Every extra dollar counts

Every extra dollar counts
Boost your super this year

Something that isn’t talked about much these days and should be, is the Federal Government’s Superannuation Co-Contribution Scheme for low-income earners. I think it’s one of the best Government schemes available.

If you earn less than $42,016 a year, for every dollar of after-tax dollars or non-concessional contributions that you make to your super account, the Federal Government will match by adding 50 cents.

So if you contribute say $1000 to super, or just $20 a week, from your after tax income, then the Federal Government will match it by paying $500 into your super account. The best part about this scheme is that you don’t have to do anything more than make the initial contribution.

Once you file your tax return for the financial year, if your income is below $42,016 and you have made extra contributions of up to $1,000, the government’s co-contribution amount will be paid automatically into your super account.

Like all Government schemes there are a few rules. You must be a bona fide employee, you have to be under 71 years of age, have less than $1.7 million in super and have not put in more than $110,000 in non-concessional super during the relevant financial year.

So basically, you have to be just a regular low-income earner.

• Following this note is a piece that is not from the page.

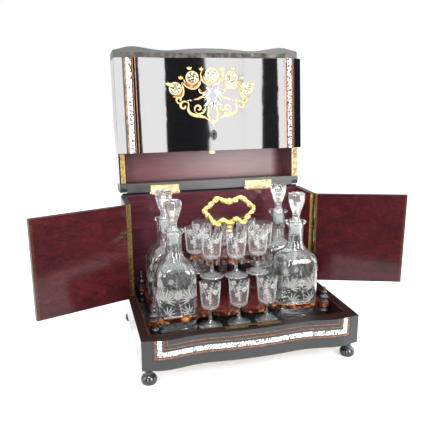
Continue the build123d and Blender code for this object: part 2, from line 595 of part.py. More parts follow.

Just think about it for a moment. Are there a few things in the shed you don’t use any more? You can effectively sell them on Facebook and put those funds into super and get an instant 50 per cent return on your money. Now that’s a good investment.

Of course, while I’m writing about how to boost super contributions for low-income earners and minimize tax, I should also mention spousal contributions. While not as easy as the co-contributions scheme, it can help.

If you are a partner in a relationship, either as a spouse or de facto, and earning less than $37,000 in this financial year, your partner can contribute $3,000 into your super fund and obtain a tax offset of $540 dollars against their tax bill.

Again, some rules apply. You must not be age 75 or older, your super balance must be less than $1.7 million and you can’t have contributed more than $110,000 in concessional contributions through the year.

So not as good as the co-contribution scheme but it is worth knowing about if you are on a high income and your partner has taken timeout of the workforce to care for a child or family member and so have reduced their income for the year.

Every dollar you put into super now will steadily snowball every year until you do retire and slowly bit by bit, you will boost your super balance. Something you will be very pleased about when you do retire.